Wir haben gesagt, kein Harakiri mit dem System. Es ist ja die Frage, ob man etwas anderes ausprobiert, ein anderes System geht. Da haben wir Nein gesagt, da möchte ich kein Harakiri machen. Das sagt mir auch die Erfahrung, dass du länger Zeit brauchst, wenn du was Neues machen willst. Die, die gespielt haben, waren jetzt auch keine Neuen. Die kennen auch die Idee, die waren bei den Lehrgängen auch dabei. Die wissen die Grundregeln defensiv, wie wir da und offensiv arbeiten wollen. Das habe ich auch in der Besprechung gesagt. Alleine die Umsetzung ist entscheidend. Wir wissen jetzt auch nicht, ob die eingespielte Mannschaft anders gespielt hat.

...DIE WOMÖGLICH UNGENÜTZTE CHANCE VON HEINZ LINDNER

Nein, Heinz ist ein junger Spieler, der auch Fehler machen darf. Er nimmt natürlich daraus auch Erfahrung mit und wird weiter seinen Weg gehen.

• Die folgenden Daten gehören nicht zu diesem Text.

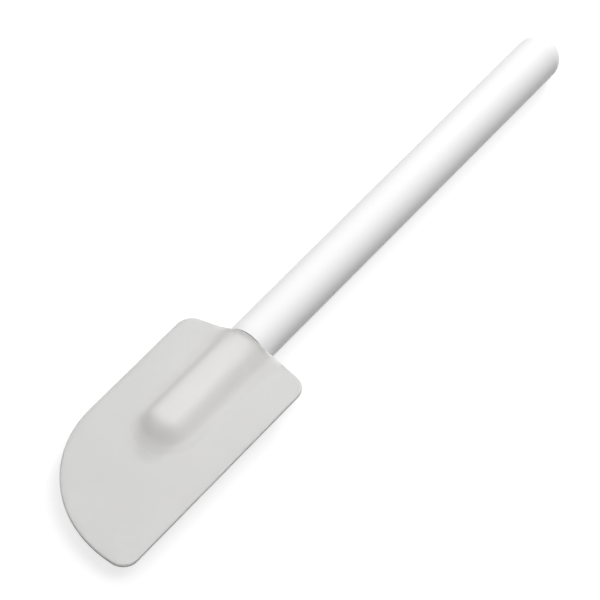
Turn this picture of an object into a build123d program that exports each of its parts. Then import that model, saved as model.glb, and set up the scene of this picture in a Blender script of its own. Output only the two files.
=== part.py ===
from build123d import *
import math
import os

# A silicone spatula: a D-shaped silicone blade pushed onto the tang of a hollow plastic handle.
# Every piece is drawn about the handle's axis, from the handle's end face, with x towards the dome.
# The last step lays the tool on z = 0, with the middle of its footprint at the origin.

# Handle tube: moulded in one piece, open at the blade and closed by a round dome
handle_diameter = 17.0
handle_length = 186.0
rim_taper = 0.2
rim_taper_length = 2.4
seat_bore = 13.0
seat_depth = 30.0
seat_lead_in = 0.5
core_bore = 11.8
dome_wall = 2.6

# Tang plug: closes the tube's mouth and carries the tang
plug_length = 28.0
plug_clearance = 0.05
plug_lead_in = 0.8
plug_core_bore = 8.0
plug_face_wall = 4.0
rib_count = 6
rib_width = 1.2
rib_bite = 0.08
rib_start = 3.0

# Tang: flat and tapered, with cored pockets in both flats
tang_length = 44.0
tang_root_width = 11.0
tang_root_height = 8.4
tang_tip_width = 9.2
tang_tip_height = 6.6
tang_corner = 2.4
tang_tip_chamfer = 1.2
tang_root_flare = 0.5
pocket_count = 2
pocket_length = 13.0
pocket_width = 4.6
pocket_depth = 1.5
pocket_wall = 4.0

# Blade plate: measured from the handle's end face and from the handle's axis
blade_reach = 101.0
curved_side = 25.2
straight_side = 27.0
blade_thickness = 1.6
blade_edge_round = 0.5
tip_corner = 6.0
shoulder_corner = 6.5
shoulder_drop = 2.9
neck_margin = 2.0
neck_bend = 12.0

# Ridge: the round swelling of silicone that holds the tang
ridge_radius = 7.7
ridge_reach = 52.0
ridge_fillet = 3.0
neck_sweep = 2.25
neck_rise = 0.8

# Fits between the blade and the handle
handle_grip = 1.8
handle_gap = 0.25
grip_clearance = 0.15
socket_clearance = 0.08
socket_air = 1.0
socket_mouth = 0.7

# One overrun serves all cuts, and edges are found by their place to within these
overrun = 5.0
place_tolerance = 0.03
upright_tolerance = 0.001

handle_radius = handle_diameter / 2
blade_width = curved_side + straight_side
half_plate = blade_thickness / 2


def round_bar(corners, end_x, end_radius):
    """A solid turned about the handle's axis, through these corners and on to a round end at end_x."""
    towards = math.copysign(1, end_x - corners[0][0])
    last = (end_x - towards * end_radius, end_radius)
    with BuildLine() as line:
        Polyline((corners[0][0], 0), *corners, last)
        CenterArc((last[0], 0), end_radius, 90, -90 * towards)
        Line((end_x, 0), (corners[0][0], 0))
    return revolve(make_face(line.line), Axis.X)


def across_axis(solid, x):
    """The edges that lie in the plane square to the handle's axis at x."""
    return solid.edges().filter_by_position(Axis.X, x - place_tolerance, x + place_tolerance)


def circles(edges, radius):
    return edges.filter_by(GeomType.CIRCLE).filter_by(lambda edge: math.isclose(edge.radius, radius))


def handle_tube():
    rim = [(0, handle_radius - rim_taper), (rim_taper_length, handle_radius)]
    outside = round_bar(rim, handle_length, handle_radius)
    seat = [(-overrun, seat_bore / 2), (seat_depth, seat_bore / 2), (seat_depth, core_bore / 2)]
    tube = outside - round_bar(seat, handle_length - dome_wall, core_bore / 2)
    return chamfer(circles(across_axis(tube, 0), seat_bore / 2), seat_lead_in)


def tang_section(x, clearance):
    """The tang's rounded section at x, grown by a clearance all round."""
    share = -x / tang_length
    width = tang_root_width + (tang_tip_width - tang_root_width) * share
    height = tang_root_height + (tang_tip_height - tang_root_height) * share
    outline = RectangleRounded(height + 2 * clearance, width + 2 * clearance, tang_corner + clearance)
    return Pos(x, 0, 0) * Rot(0, -90, 0) * outline


def tang_taper(length, clearance):
    return loft([tang_section(-length, clearance), tang_section(0, clearance)])


def tang_pockets():
    """Cored pockets, which follow the taper of the tang's flats."""
    pitch = pocket_length + pocket_wall
    slope = (tang_root_height - tang_tip_height) / 2 / tang_length
    slot = extrude(SlotOverall(pocket_length, pocket_width), pocket_depth + overrun)
    cuts = []
    for number in range(pocket_count):
        x = -pocket_wall - pocket_length / 2 - number * pitch
        floor = tang_root_height / 2 + slope * x - pocket_depth
        upper = Pos(x, 0, floor) * slot
        cuts += [upper, Rot(180, 0, 0) * upper]
    return cuts


def tang():
    body = tang_taper(tang_length, 0)
    body = chamfer(across_axis(body, -tang_length), tang_tip_chamfer)
    root = loft([tang_section(-tang_root_flare, 0), tang_section(0, tang_root_flare)])
    return body - tang_pockets() + root


def plug_ribs():
    """Low ribs that the tube squeezes when the plug is pressed in."""
    length = plug_length - plug_lead_in - 2 * rib_start
    height = 2 * (plug_clearance + rib_bite)
    rib = Box(length, rib_width, height, align=(Align.MIN, Align.CENTER, Align.MAX))
    rib = Pos(rib_start, 0, seat_bore / 2 + rib_bite) * rib
    return [Rot(number * 360 / rib_count, 0, 0) * rib for number in range(rib_count)]


def tang_plug():
    radius = seat_bore / 2 - plug_clearance
    lead_in = plug_length - plug_lead_in
    with BuildLine() as line:
        Polyline(
            (0, 0),
            (0, radius),
            (lead_in, radius),
            (plug_length, radius - plug_lead_in),
            (plug_length, plug_core_bore / 2),
            (plug_face_wall, plug_core_bore / 2),
            (plug_face_wall, 0),
            close=True,
        )
    return revolve(make_face(line.line), Axis.X) + plug_ribs() + tang()


def blade_outline():
    """Straight sides, one long sweep from the curved side round to the tip, and small corners."""
    sweep = blade_width - tip_corner
    sweep_x = sweep - blade_reach
    tip_corner_x = tip_corner - blade_reach
    shoulder_x = handle_grip - shoulder_drop
    foot = math.sqrt((ridge_radius + ridge_fillet) ** 2 - (half_plate + ridge_fillet) ** 2)
    neck = foot + neck_margin
    with BuildLine() as line:
        Polyline(
            (sweep_x, curved_side),
            (shoulder_x, curved_side),
            (handle_grip, neck),
            (handle_grip, -neck),
            (shoulder_x, -straight_side),
            (tip_corner_x, -straight_side),
        )
        CenterArc((tip_corner_x, tip_corner - straight_side), tip_corner, -90, -90)
        CenterArc((sweep_x, curved_side - sweep), sweep, 180, -90)
    outline = make_face(line.line)
    shoulders = outline.vertices().filter_by(lambda point: math.isclose(point.X, shoulder_x))
    outline = fillet(shoulders, shoulder_corner)
    bends = outline.vertices().filter_by(lambda point: math.isclose(point.X, handle_grip))
    return fillet(bends, neck_bend)


def blade_blank():
    """Plate and ridge in one, blended by a fillet, before the outline is cut out of them."""
    end_x = handle_grip + overrun
    length = end_x + blade_reach + overrun
    slab = Box(length, 2 * blade_width, blade_thickness, align=(Align.MAX, Align.CENTER, Align.CENTER))
    blank = Pos(end_x, 0, 0) * slab + round_bar([(end_x, ridge_radius)], -ridge_reach, ridge_radius)
    feet = blank.edges().filter_by(lambda edge: math.isclose(abs(edge.center().Z), half_plate))
    feet = feet.filter_by(lambda edge: abs(edge.center().Y) < ridge_radius + half_plate)
    feet = feet.filter_by_position(Axis.X, -ridge_reach, end_x - half_plate)
    return fillet(feet, ridge_fillet)


def upright_walls(solid):
    """The faces that stand square to the plate, flat or curved."""
    return solid.faces().filter_by(lambda face: abs(face.normal_at(face.center()).Z) < upright_tolerance)


def neck_collar():
    """The ridge's last stretch, which sweeps up to the handle's rim."""
    collar = Cone(ridge_radius, ridge_radius + neck_rise, neck_sweep)
    return Pos(-neck_sweep / 2, 0, 0) * Rot(0, 90, 0) * collar


def blade_head():
    outline = extrude(blade_outline(), handle_diameter, both=True)
    head = blade_blank() & outline
    rims = [wall.edges().filter_by(Axis.Z, reverse=True) for wall in upright_walls(head)]
    head = fillet(sum(rims, ShapeList()), blade_edge_round) + neck_collar()
    cup_length = handle_grip + overrun
    cup = Rot(0, 90, 0) * Cylinder(handle_radius + grip_clearance, cup_length)
    head -= Pos(cup_length / 2 - handle_gap, 0, 0) * cup
    ridge_end = across_axis(head, -handle_gap)
    head -= tang_taper(tang_length + socket_air, socket_clearance)
    return chamfer(across_axis(head, -handle_gap) - ridge_end, socket_mouth)


def lay_down(shape):
    """Moves a piece from the handle's end face to its place on the surface that the tool lies on."""
    middle_x = (handle_length - blade_reach) / 2
    middle_y = (curved_side - straight_side) / 2
    return Pos(-middle_x, -middle_y, handle_radius) * shape


if __name__ == "__main__":
    pieces = {"handle_tube": handle_tube(), "tang_plug": tang_plug(), "blade_head": blade_head()}
    os.makedirs("parts", exist_ok=True)
    for name, piece in pieces.items():
        export_step(lay_down(piece), f"parts/{name}.step")
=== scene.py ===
"""Looks of a silicone spatula: a satin silicone blade on the tang of a polished white handle."""

import math

import bmesh
import bpy
from mathutils import Matrix, Vector
from mathutils.geometry import delaunay_2d_cdt


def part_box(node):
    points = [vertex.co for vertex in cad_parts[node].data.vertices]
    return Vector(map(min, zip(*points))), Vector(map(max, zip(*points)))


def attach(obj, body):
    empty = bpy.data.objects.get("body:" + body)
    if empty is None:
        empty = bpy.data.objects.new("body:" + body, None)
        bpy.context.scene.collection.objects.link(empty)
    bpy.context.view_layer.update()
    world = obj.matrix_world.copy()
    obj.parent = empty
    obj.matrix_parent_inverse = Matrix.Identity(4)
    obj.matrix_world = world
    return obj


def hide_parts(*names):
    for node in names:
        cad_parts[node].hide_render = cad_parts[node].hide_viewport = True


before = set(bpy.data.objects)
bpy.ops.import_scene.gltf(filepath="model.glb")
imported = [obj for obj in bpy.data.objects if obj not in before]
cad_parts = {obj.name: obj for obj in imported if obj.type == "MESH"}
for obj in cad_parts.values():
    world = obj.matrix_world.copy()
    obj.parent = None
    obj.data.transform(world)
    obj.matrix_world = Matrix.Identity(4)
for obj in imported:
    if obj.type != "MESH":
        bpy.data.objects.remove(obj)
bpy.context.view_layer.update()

MM = 0.001

# Where the tool lies in the frame: the middle of the handle's end face at the blade
handle_low, handle_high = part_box("handle_tube")
axis_y = (handle_low.y + handle_high.y) / 2
axis_z = (handle_low.z + handle_high.z) / 2
neck = Vector((handle_low.x, axis_y, axis_z))

# The camera of the photograph, found from the handle's sides, its end's ellipse and the blade
camera_aim = Vector((-0.01352, -0.00058, 0.0085))
camera_distance = 1.3384
camera_azimuth = math.radians(-55.62)
camera_elevation = math.radians(49.27)
camera_roll = math.radians(2.98)
camera_lens = 230.17
camera_sensor = 36.0

# The handle's turned profile, in millimetres
handle_sizes = {
    "Length": 186.0,
    "Radius": 8.5,
    "Rim taper": 0.2,
    "Taper length": 2.4,
    "Taper blend": 12.0,
    "Edge round": 0.12,
    "Seat radius": 6.5,
    "Seat depth": 30.0,
    "Lead in": 0.5,
    "Bore radius": 5.9,
    "Dome wall": 2.6,
}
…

…MÖGLICHE VERWUNDERUNG IM HINBLICK AUF STADION-STIMMUNG

Es ist halt so, wenn irgendwo offen ist, dann geht die Luft und folglich die Stimmung raus. Das ist so. Der ÖFB hat eben auch die Regelung mit 15.500 Mindestkapazität, das ist hier leider nicht der Fall. Das ist schade, weil ich schon denke, dass die Menschen hier in Linz fußballbegeistert sind.

...KRITIK DER SPIELER AM RASEN

Was willst du machen? Ich habe nicht darauf gespielt, ich stand auf der Tartanbahn und die war nicht so schlecht (grinst).